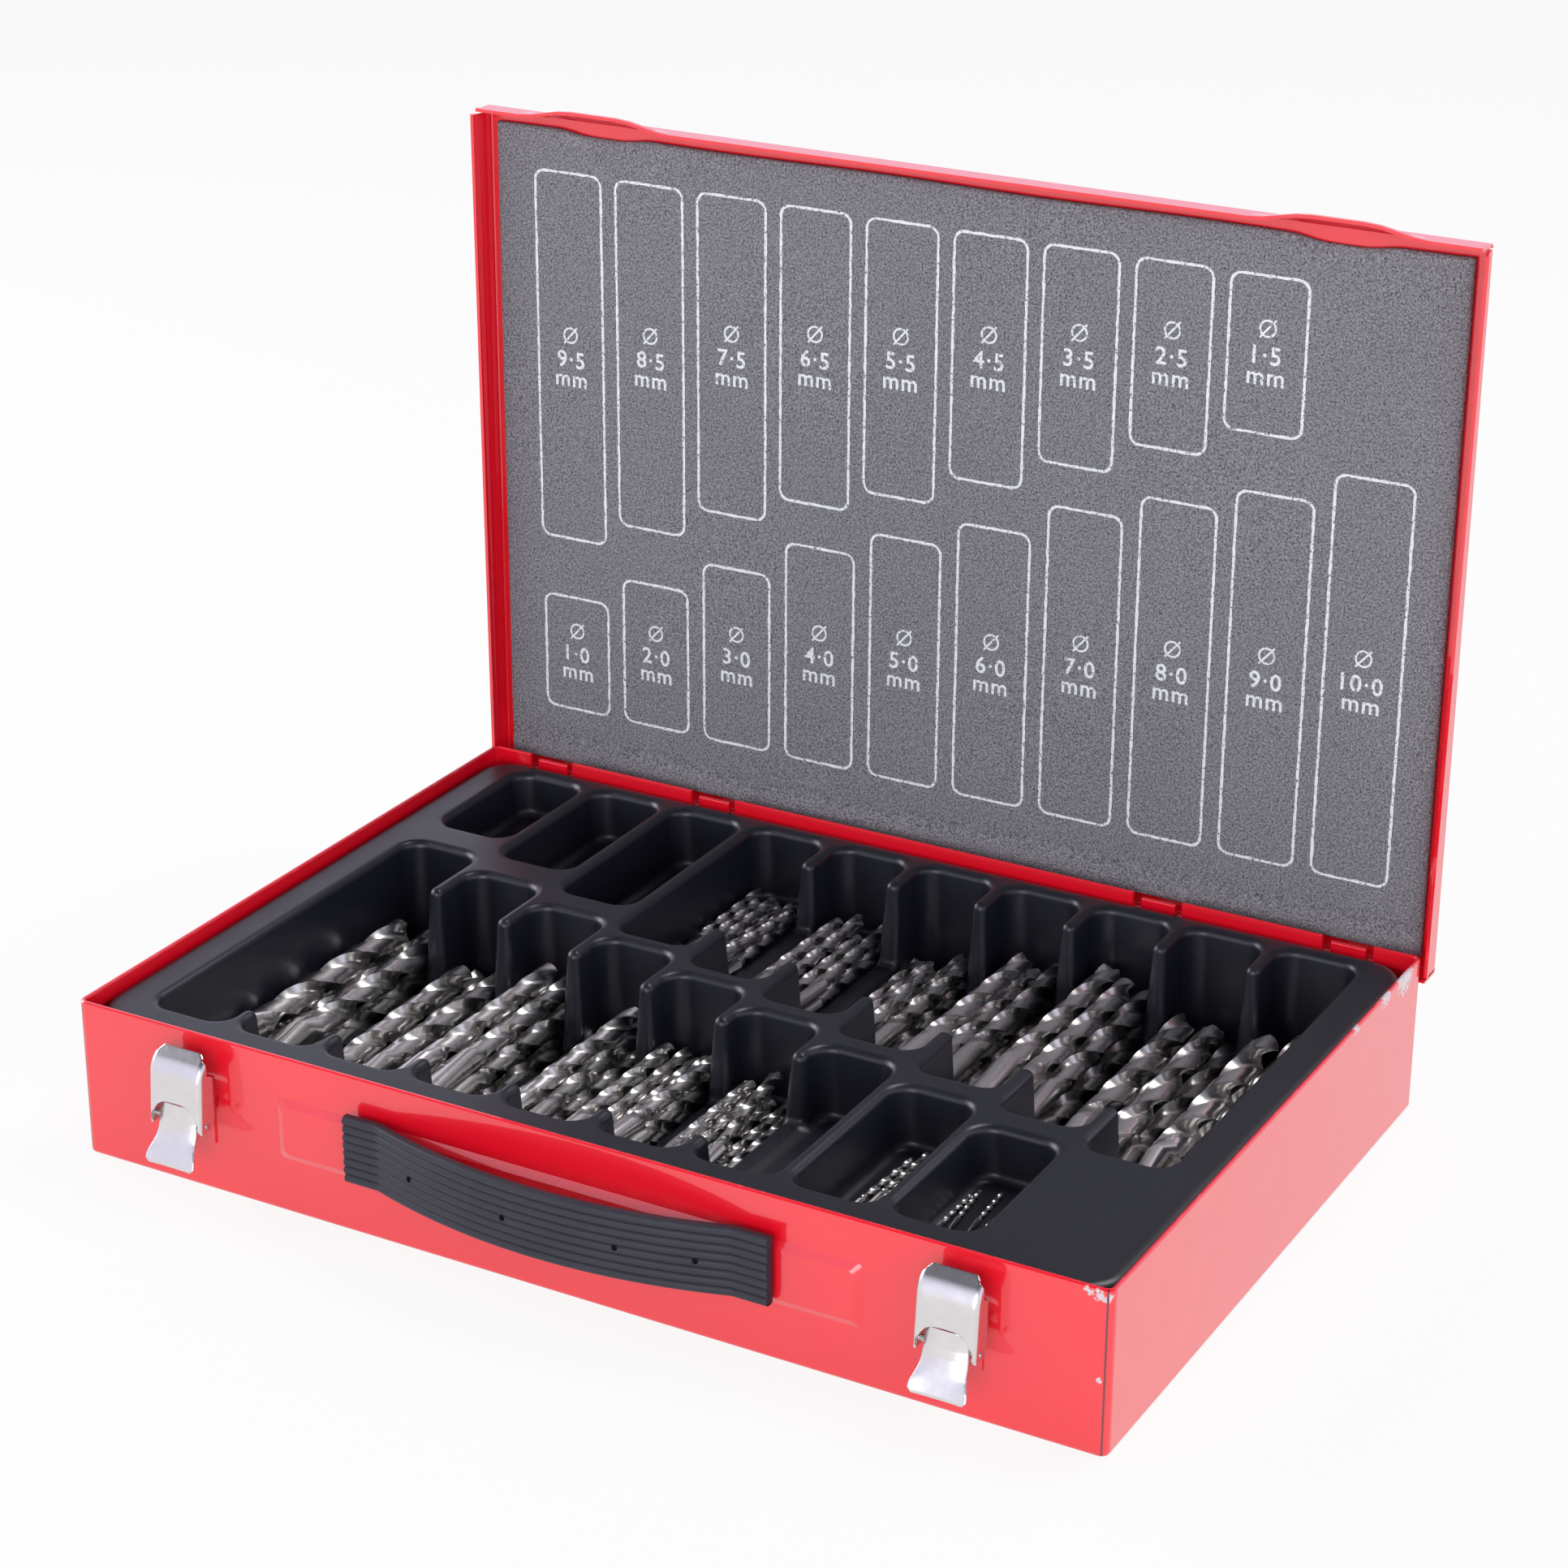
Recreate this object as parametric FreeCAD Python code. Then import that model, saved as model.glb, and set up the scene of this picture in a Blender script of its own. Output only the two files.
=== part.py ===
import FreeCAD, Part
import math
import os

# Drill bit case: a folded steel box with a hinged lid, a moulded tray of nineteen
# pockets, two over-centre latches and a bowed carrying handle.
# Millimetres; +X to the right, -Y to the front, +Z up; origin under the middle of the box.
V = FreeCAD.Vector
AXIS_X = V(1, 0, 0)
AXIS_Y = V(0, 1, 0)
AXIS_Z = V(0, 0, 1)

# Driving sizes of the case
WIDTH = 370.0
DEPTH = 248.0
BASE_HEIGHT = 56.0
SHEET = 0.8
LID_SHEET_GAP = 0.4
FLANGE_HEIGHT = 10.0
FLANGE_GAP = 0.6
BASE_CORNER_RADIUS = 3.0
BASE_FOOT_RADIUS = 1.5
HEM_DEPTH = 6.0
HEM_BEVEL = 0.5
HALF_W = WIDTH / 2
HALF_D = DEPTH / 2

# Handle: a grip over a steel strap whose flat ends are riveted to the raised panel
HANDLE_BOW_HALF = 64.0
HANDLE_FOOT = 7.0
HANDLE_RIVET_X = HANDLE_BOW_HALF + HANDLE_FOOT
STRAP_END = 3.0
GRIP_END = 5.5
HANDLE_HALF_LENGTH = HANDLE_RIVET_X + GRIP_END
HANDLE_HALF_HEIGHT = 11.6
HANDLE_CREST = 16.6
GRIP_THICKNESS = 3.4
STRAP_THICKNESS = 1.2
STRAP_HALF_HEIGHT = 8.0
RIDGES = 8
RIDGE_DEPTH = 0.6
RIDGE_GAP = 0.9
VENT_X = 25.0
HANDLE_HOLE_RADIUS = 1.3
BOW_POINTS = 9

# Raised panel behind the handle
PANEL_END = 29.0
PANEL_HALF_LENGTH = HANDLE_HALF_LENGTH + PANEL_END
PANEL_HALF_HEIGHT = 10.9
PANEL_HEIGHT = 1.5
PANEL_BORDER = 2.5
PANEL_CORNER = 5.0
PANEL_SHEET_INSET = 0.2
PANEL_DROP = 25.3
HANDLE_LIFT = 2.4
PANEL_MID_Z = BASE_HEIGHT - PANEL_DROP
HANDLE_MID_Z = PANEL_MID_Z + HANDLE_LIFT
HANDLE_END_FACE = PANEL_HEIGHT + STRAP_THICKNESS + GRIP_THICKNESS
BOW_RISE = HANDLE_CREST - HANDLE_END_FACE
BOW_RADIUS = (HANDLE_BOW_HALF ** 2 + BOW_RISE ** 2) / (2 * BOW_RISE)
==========
What the task asks:
Copy out the data shown above without altering anything.

Full solution:
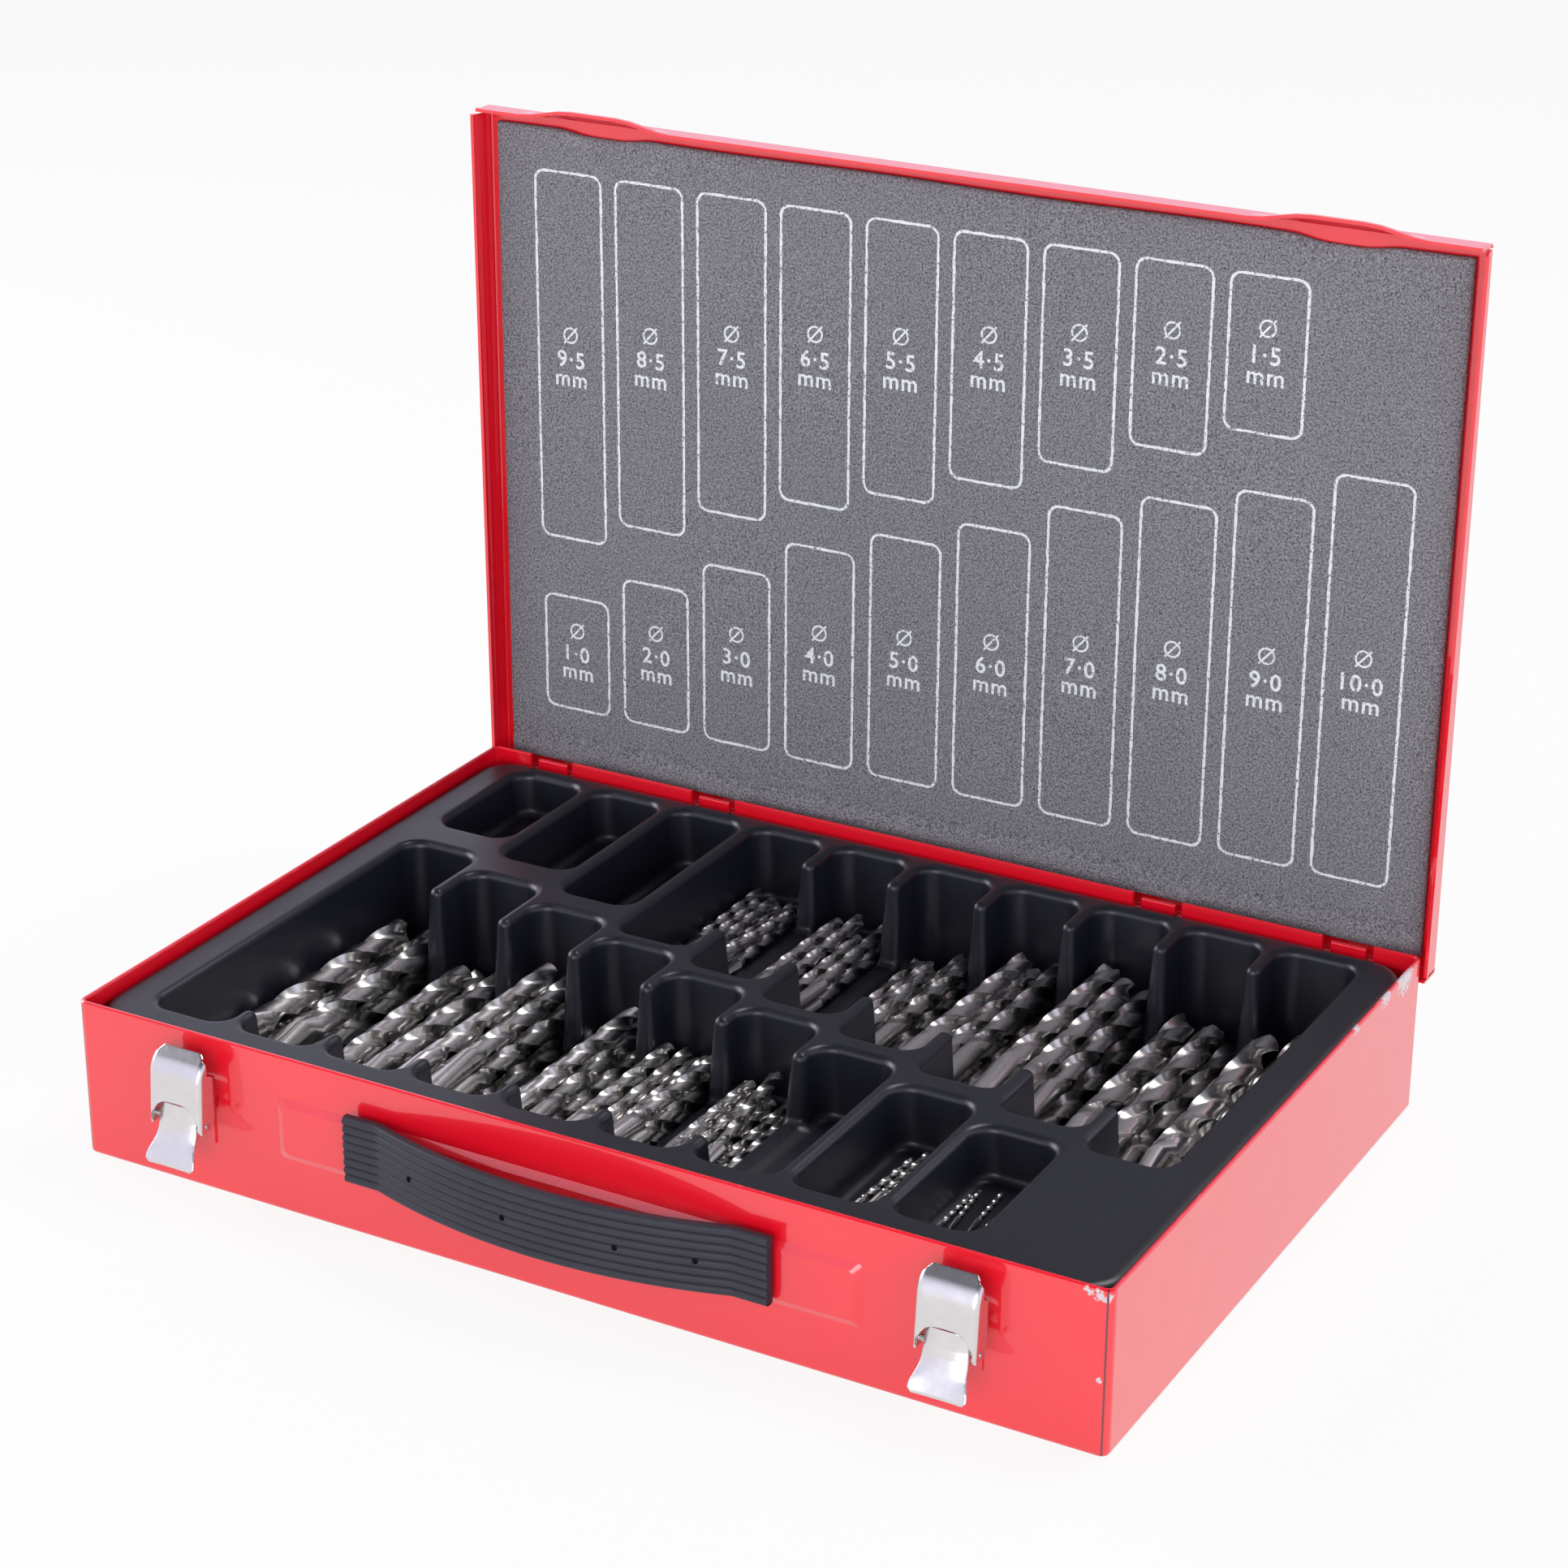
Recreate this object as parametric FreeCAD Python code. Then import that model, saved as model.glb, and set up the scene of this picture in a Blender script of its own. Output only the two files.
=== part.py ===
import FreeCAD, Part
import math
import os

# Drill bit case: a folded steel box with a hinged lid, a moulded tray of nineteen
# pockets, two over-centre latches and a bowed carrying handle.
# Millimetres; +X to the right, -Y to the front, +Z up; origin under the middle of the box.
V = FreeCAD.Vector
AXIS_X = V(1, 0, 0)
AXIS_Y = V(0, 1, 0)
AXIS_Z = V(0, 0, 1)

# Driving sizes of the case
WIDTH = 370.0
DEPTH = 248.0
BASE_HEIGHT = 56.0
SHEET = 0.8
LID_SHEET_GAP = 0.4
FLANGE_HEIGHT = 10.0
FLANGE_GAP = 0.6
BASE_CORNER_RADIUS = 3.0
BASE_FOOT_RADIUS = 1.5
HEM_DEPTH = 6.0
HEM_BEVEL = 0.5
HALF_W = WIDTH / 2
HALF_D = DEPTH / 2

# Handle: a grip over a steel strap whose flat ends are riveted to the raised panel
HANDLE_BOW_HALF = 64.0
HANDLE_FOOT = 7.0
HANDLE_RIVET_X = HANDLE_BOW_HALF + HANDLE_FOOT
STRAP_END = 3.0
GRIP_END = 5.5
HANDLE_HALF_LENGTH = HANDLE_RIVET_X + GRIP_END
HANDLE_HALF_HEIGHT = 11.6
HANDLE_CREST = 16.6
GRIP_THICKNESS = 3.4
STRAP_THICKNESS = 1.2
STRAP_HALF_HEIGHT = 8.0
RIDGES = 8
RIDGE_DEPTH = 0.6
RIDGE_GAP = 0.9
VENT_X = 25.0
HANDLE_HOLE_RADIUS = 1.3
BOW_POINTS = 9

# Raised panel behind the handle
PANEL_END = 29.0
PANEL_HALF_LENGTH = HANDLE_HALF_LENGTH + PANEL_END
PANEL_HALF_HEIGHT = 10.9
PANEL_HEIGHT = 1.5
PANEL_BORDER = 2.5
PANEL_CORNER = 5.0
PANEL_SHEET_INSET = 0.2
PANEL_DROP = 25.3
HANDLE_LIFT = 2.4
PANEL_MID_Z = BASE_HEIGHT - PANEL_DROP
HANDLE_MID_Z = PANEL_MID_Z + HANDLE_LIFT
HANDLE_END_FACE = PANEL_HEIGHT + STRAP_THICKNESS + GRIP_THICKNESS
BOW_RISE = HANDLE_CREST - HANDLE_END_FACE
BOW_RADIUS = (HANDLE_BOW_HALF ** 2 + BOW_RISE ** 2) / (2 * BOW_RISE)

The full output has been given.